The keynote address went well. Several literary agents in the audience approached me afterward, wondering if I intended to turn the talk into a book and, if I did, whether I had agent representation for it. Their reaction confirmed what I already suspected—that the material was marketable. I finalized the decision. This would be my first three-week book: conceived and completely written in three weeks’ time.
For the next two weeks, I worked on the book, and on a Sunday it was done. It came in at under 25,000 words—extremely short, not really a book at all, but functionally close enough—designed in such a way as to fill up 165 book pages. I sent the manuscript to one of my editors, someone who’d purchased books from me before but who’d also turned proposals down. She was not someone to buy just anything. She called a few days later to say that this was her favorite of my things. Write Mind: 299 Things Writers Should Never Say to Themselves (and What They Should Say Instead) had taken three weeks to write and a week to sell.
It is fruitless, guilt-producing, and counterproductive to imagine that you can write a book in three weeks’ time if that book must take three years to write. You can’t compose War and Peace in a month. But isn’t it an open question how much more quickly we might complete things if we challenged ourselves? Might not there be a split second at the beginning of a project when we have the option of telling ourselves three weeks instead of two years? Aren’t there tipping-point moments in the lives of our books when we might opt for a little more hare and a little less tortoise?

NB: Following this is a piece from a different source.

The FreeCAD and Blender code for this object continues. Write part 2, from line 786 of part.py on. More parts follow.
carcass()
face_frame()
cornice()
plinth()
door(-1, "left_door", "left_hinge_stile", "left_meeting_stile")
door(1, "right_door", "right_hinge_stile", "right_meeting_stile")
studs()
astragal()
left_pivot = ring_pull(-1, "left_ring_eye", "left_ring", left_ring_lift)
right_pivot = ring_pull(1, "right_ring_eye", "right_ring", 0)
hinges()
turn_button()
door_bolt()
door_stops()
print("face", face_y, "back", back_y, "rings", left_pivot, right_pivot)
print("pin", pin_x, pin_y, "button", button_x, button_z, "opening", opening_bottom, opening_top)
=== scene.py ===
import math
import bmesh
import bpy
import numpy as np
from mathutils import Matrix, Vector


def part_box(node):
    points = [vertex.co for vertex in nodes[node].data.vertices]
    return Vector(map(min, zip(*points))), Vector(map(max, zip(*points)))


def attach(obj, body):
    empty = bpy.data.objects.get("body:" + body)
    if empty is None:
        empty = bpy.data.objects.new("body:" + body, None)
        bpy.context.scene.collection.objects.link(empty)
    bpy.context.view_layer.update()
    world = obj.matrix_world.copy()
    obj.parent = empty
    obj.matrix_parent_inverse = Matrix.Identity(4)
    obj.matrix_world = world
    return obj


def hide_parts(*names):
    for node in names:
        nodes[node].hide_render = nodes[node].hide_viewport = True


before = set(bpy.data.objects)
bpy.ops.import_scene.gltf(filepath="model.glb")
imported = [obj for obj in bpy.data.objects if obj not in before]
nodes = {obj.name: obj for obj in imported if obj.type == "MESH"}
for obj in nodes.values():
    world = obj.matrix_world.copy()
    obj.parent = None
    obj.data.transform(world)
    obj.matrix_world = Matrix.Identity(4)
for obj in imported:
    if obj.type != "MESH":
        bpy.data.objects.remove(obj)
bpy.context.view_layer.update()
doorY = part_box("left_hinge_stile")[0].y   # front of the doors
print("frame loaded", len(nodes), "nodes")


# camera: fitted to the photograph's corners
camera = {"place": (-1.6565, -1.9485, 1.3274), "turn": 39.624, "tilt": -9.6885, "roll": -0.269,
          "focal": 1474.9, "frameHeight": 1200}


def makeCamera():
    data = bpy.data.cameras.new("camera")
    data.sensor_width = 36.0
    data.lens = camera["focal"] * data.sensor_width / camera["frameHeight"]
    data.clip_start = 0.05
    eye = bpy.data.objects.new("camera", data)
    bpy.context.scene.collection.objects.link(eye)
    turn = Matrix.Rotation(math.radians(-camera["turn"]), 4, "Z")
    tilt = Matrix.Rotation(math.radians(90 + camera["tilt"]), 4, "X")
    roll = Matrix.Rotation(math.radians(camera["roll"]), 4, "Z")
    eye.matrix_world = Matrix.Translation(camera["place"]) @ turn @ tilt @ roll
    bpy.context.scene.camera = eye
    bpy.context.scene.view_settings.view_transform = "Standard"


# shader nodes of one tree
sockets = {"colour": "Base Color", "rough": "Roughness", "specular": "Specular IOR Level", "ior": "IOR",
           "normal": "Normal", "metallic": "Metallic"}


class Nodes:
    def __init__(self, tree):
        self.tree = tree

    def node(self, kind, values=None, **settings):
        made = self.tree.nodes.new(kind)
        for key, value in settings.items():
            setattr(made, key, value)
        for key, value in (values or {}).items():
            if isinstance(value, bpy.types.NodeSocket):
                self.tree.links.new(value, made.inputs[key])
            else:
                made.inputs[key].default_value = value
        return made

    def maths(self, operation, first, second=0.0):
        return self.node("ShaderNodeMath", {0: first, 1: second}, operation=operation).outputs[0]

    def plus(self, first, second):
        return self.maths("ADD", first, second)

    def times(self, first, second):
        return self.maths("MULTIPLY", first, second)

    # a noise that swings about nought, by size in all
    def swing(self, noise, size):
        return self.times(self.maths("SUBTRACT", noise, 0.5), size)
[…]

Simenon, asked repeatedly if he would ever write a “big book,” always replied, “My big book is the mosaic of my small books.” Maybe the big book that you’ve hoped to tackle is actually a series of smaller books, each one ready to fly off the spindle. Maybe this is the moment to think small and quick. There is as much beauty in slim books crafted quickly as in chubby books written over years. Paris might be the perfect place to try writing one.